-- Given problem --
Exactly the lines from the line with "extrude(amount=handle_reach)" to the line with "its imported frame." should be extracted, both included, with no other lines.

--- BEGIN Supplied material ---

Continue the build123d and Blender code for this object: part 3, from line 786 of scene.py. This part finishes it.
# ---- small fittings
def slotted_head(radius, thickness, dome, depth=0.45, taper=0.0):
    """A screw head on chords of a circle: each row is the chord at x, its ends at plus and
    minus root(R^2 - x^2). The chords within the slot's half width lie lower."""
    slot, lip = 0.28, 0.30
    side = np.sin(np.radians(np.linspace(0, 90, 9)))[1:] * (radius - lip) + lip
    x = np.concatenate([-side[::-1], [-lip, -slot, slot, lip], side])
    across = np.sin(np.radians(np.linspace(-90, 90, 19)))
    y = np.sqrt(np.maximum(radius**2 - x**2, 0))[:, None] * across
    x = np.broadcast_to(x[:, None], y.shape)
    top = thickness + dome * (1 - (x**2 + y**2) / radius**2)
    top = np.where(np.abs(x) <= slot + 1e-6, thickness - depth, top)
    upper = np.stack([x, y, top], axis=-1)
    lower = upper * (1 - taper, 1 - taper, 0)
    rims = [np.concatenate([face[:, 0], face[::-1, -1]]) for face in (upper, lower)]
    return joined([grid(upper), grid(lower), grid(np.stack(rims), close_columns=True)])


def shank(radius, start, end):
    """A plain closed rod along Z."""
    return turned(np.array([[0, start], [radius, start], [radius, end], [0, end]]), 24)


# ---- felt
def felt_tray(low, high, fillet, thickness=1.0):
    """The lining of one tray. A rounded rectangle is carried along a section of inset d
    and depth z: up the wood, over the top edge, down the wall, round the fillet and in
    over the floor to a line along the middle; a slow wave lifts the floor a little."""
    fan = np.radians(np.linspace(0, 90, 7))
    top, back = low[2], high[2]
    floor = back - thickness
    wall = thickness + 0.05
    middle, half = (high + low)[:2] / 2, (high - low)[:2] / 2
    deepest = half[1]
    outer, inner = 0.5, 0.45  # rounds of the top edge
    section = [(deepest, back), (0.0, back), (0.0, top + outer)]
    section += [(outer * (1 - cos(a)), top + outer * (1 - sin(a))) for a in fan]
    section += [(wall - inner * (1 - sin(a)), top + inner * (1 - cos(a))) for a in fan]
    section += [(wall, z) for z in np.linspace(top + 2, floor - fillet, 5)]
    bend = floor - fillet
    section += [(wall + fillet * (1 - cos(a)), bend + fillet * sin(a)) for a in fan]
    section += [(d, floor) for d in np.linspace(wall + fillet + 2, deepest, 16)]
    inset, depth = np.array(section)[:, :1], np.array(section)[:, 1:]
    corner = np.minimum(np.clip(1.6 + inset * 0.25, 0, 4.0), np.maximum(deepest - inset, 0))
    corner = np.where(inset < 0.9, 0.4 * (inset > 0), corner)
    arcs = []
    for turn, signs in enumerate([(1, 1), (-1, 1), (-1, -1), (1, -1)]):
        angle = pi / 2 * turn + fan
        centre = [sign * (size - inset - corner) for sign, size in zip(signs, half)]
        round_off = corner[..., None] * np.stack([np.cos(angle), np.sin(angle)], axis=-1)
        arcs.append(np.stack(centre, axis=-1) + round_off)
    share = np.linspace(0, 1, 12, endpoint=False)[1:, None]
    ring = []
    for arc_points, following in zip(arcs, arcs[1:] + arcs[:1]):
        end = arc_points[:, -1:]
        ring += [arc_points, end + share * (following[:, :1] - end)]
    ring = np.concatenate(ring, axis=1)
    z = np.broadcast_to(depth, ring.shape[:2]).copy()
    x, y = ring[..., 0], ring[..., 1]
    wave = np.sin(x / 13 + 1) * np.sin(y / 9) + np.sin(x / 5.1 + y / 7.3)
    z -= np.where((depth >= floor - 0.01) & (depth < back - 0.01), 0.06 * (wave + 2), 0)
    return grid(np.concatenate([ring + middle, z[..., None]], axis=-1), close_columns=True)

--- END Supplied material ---
--- BEGIN Supplied material ---

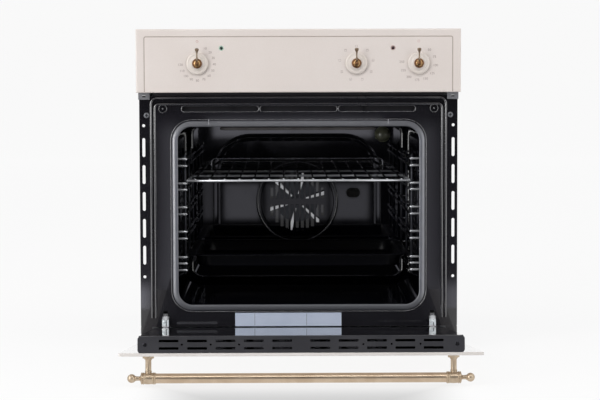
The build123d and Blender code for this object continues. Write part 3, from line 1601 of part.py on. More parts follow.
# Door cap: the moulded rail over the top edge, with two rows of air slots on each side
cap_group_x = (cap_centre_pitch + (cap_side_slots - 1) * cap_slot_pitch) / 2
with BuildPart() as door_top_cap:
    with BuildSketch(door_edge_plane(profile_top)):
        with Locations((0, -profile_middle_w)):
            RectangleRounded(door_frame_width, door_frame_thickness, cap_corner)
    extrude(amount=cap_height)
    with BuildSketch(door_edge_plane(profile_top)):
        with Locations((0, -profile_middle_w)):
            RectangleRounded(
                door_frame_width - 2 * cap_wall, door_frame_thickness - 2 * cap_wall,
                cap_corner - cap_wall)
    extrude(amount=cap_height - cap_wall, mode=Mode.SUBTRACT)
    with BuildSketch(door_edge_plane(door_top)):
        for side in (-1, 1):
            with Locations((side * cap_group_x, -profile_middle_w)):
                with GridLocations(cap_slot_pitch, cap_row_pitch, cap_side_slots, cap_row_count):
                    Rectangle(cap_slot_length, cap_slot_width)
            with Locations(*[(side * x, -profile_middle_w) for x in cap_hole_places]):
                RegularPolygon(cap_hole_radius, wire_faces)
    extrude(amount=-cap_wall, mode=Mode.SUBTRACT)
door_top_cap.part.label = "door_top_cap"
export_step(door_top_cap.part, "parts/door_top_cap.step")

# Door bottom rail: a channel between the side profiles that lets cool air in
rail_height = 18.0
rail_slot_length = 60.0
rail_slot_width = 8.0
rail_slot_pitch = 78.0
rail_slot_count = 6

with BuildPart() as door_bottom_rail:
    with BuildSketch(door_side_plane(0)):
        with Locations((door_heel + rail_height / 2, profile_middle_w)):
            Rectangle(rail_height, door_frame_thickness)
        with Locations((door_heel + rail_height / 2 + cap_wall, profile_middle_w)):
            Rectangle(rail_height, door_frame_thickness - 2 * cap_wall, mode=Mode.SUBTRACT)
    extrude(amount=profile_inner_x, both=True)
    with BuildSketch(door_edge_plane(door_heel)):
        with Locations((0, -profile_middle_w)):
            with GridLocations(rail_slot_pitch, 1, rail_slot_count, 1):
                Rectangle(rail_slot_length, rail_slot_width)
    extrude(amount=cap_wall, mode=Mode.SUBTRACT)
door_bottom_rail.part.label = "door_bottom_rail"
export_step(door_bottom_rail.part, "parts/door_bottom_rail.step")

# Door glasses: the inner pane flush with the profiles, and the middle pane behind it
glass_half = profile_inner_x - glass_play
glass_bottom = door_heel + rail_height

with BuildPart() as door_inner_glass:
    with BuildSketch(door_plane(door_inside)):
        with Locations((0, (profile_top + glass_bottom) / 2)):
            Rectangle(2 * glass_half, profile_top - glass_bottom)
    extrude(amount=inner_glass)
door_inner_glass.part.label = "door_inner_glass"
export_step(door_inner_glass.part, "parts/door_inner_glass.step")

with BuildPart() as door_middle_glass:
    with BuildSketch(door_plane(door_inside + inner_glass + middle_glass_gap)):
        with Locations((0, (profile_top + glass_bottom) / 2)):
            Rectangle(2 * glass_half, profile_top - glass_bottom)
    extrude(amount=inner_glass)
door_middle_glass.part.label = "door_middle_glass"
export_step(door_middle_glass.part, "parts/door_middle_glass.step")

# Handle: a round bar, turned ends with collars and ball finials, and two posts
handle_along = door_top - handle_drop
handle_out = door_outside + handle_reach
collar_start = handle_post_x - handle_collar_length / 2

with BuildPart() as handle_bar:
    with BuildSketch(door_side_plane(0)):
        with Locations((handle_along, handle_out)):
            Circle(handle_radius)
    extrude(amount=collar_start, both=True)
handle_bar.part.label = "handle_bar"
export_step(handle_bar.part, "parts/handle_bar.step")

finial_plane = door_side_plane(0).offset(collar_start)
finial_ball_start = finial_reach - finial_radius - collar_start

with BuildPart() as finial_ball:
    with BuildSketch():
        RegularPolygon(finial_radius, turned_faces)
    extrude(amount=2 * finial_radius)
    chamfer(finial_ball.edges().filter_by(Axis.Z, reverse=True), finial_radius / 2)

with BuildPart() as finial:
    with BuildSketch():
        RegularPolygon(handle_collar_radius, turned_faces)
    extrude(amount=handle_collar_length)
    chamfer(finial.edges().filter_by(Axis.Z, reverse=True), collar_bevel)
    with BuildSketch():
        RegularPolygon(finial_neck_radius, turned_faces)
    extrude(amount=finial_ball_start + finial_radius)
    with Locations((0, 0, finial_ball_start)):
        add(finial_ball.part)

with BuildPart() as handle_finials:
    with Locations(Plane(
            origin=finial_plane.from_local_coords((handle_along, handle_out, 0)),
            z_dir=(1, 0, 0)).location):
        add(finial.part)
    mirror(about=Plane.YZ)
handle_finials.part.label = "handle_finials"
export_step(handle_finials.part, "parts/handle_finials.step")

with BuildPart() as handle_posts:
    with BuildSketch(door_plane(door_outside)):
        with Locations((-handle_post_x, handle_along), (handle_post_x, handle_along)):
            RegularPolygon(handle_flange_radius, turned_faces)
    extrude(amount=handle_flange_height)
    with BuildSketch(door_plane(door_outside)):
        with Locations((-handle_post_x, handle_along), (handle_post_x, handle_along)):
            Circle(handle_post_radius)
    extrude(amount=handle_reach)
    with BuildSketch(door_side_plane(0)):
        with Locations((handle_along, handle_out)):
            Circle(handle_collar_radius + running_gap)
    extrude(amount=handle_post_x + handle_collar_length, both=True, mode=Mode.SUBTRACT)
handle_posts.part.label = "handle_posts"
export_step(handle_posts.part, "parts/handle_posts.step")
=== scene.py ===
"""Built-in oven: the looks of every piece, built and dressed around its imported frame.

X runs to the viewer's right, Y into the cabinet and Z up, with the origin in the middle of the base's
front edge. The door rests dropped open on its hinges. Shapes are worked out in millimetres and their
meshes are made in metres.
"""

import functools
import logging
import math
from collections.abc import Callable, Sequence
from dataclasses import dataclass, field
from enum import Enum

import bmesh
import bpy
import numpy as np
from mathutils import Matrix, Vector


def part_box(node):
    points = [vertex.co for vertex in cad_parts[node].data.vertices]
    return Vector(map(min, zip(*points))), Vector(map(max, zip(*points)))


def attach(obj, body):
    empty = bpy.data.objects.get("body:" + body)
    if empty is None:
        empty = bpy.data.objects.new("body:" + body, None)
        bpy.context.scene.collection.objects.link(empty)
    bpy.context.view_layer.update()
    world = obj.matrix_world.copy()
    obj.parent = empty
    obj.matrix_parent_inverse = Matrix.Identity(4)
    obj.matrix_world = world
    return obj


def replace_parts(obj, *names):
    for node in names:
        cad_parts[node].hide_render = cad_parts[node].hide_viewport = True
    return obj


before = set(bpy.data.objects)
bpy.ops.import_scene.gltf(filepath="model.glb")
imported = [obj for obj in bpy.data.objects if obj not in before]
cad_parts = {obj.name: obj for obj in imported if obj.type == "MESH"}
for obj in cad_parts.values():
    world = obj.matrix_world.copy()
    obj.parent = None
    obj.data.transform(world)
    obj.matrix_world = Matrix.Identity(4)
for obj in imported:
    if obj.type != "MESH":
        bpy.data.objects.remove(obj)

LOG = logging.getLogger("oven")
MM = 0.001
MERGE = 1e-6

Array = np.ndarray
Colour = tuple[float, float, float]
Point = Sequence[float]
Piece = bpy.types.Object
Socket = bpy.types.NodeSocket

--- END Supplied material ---
--- BEGIN Supplied material ---

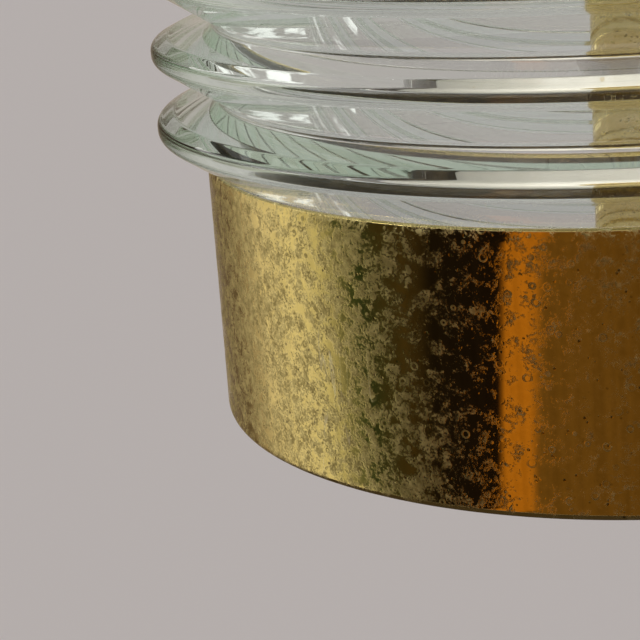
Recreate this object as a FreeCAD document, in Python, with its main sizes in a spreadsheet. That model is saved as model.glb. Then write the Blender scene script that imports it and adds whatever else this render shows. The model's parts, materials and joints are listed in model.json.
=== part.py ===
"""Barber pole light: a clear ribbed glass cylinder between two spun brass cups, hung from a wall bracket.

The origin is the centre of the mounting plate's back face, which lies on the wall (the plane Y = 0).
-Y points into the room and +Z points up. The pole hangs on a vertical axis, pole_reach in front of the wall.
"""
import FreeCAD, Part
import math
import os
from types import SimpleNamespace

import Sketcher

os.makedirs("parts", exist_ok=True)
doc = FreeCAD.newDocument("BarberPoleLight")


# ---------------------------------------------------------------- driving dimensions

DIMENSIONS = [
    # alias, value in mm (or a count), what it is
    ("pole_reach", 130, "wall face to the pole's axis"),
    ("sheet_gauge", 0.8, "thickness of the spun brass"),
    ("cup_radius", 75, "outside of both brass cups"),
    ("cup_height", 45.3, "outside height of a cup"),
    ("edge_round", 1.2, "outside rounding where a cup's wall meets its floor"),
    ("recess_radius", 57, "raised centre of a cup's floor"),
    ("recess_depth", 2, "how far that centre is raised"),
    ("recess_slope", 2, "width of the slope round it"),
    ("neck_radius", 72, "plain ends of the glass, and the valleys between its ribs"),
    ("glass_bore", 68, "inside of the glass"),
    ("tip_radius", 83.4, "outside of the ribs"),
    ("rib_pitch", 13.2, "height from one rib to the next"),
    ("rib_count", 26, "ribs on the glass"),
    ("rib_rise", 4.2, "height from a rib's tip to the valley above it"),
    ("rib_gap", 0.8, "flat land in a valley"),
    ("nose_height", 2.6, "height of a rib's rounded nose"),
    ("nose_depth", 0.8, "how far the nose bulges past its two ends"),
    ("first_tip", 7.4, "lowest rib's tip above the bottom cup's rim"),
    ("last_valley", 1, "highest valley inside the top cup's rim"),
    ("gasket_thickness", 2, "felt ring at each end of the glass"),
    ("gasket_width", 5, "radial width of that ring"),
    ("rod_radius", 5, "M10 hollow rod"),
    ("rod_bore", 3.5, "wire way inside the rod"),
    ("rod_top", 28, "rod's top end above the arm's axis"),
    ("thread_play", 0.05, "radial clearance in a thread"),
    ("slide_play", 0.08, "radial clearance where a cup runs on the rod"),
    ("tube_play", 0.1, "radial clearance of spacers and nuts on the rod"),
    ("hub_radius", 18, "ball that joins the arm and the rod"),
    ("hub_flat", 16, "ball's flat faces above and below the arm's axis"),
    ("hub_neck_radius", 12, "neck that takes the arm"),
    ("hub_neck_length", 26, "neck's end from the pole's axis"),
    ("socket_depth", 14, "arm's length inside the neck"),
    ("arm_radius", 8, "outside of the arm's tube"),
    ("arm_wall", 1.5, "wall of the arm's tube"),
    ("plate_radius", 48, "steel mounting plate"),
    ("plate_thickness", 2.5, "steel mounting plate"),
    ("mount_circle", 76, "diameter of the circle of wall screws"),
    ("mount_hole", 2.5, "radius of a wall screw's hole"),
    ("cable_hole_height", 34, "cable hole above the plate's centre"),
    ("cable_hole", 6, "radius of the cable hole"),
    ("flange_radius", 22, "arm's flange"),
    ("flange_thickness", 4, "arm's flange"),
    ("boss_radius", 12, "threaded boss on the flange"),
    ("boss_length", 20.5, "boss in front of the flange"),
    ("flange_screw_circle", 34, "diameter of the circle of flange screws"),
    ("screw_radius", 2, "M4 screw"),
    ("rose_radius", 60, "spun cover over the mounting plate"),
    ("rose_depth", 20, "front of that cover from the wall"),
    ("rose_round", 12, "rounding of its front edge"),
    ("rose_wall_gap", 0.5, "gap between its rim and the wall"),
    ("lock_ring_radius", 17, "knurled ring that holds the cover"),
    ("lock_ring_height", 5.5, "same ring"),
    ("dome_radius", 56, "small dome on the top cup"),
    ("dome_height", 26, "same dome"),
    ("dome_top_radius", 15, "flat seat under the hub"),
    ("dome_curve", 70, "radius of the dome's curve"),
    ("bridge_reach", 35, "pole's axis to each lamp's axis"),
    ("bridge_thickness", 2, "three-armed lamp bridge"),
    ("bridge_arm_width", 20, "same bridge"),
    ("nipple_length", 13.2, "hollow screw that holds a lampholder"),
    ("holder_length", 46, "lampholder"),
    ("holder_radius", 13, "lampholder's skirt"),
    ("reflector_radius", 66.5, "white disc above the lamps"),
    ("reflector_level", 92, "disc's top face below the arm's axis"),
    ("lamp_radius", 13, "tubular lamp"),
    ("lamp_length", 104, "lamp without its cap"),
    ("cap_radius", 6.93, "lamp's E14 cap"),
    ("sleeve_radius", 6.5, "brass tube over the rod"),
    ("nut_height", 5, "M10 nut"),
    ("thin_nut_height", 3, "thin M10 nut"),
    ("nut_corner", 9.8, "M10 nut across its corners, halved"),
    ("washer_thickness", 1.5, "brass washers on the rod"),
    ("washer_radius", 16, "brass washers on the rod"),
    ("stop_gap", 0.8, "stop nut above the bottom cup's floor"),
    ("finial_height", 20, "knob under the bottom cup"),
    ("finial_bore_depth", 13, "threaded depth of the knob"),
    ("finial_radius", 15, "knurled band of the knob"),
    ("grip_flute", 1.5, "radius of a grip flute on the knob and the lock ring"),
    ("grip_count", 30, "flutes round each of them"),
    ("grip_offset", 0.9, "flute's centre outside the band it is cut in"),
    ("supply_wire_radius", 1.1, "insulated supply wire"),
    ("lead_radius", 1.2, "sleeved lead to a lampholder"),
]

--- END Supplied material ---

-- Right answer --
    extrude(amount=handle_reach)
    with BuildSketch(door_side_plane(0)):
        with Locations((handle_along, handle_out)):
            Circle(handle_collar_radius + running_gap)
    extrude(amount=handle_post_x + handle_collar_length, both=True, mode=Mode.SUBTRACT)
handle_posts.part.label = "handle_posts"
export_step(handle_posts.part, "parts/handle_posts.step")
=== scene.py ===
"""Built-in oven: the looks of every piece, built and dressed around its imported frame.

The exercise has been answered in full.